In a prefatory note to the poem, . . . Lemkin said that “the world had begun to forget the great crime against the Jews.” [The] poem takes the form of a classic Hebrew lamentation over the tragic losses suffered by the Jewish people, whose names had been blotted out by their persecutors. In language echoing the Israelite prophets, medieval Ashkenazi liturgical elegies, and the modern Hebrew poet Ḥayyim Naḥman Bialik, Lemkin evokes the classic imagery of the ruined Jewish cityscape. In his verse, dogs and pigs defile half-buried Jewish bones as a terrible silence reigns in the empty streets. Like Bialik’s Kishinev in pre-World War I Russia and Isaiah’s Jerusalem millennia before, the ransacked, desolate city symbolizes the vanquished Jewish people, who, to paraphrase Isaiah, live on only in the form of “a sign and a remembrance.”

Lemkin’s anguished text also explains why the world had already begun to forget the Holocaust. Genocide represents more than a large-scale physical assault on human bodies, he suggests; it is also an attack on the very existence of minority cultures.
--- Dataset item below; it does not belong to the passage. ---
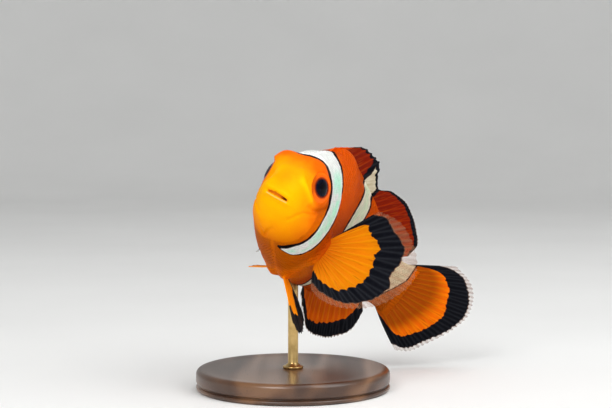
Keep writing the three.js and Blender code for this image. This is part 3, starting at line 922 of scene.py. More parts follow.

In a genocide, books are burned and memories are extinguished. Lemkin describes a silent piano and a muted violin, whose owners have been disappeared and whose songs will never be heard again. “In the school, where you once taught,” he wrote, “Your gifted student will be punished,/ For praising your name.”

Lemkin’s lost poem reminds us of something valuable. When we remember the Holocaust only as a universal parable of racial hatred and religious stigmatization, we miss its full import as an attack against Jews as Jews. If we likewise condition the memory of the Holocaust on its relevance to contemporary political issues, we risk distorting the crime itself and dishonoring its Jewish victims once more.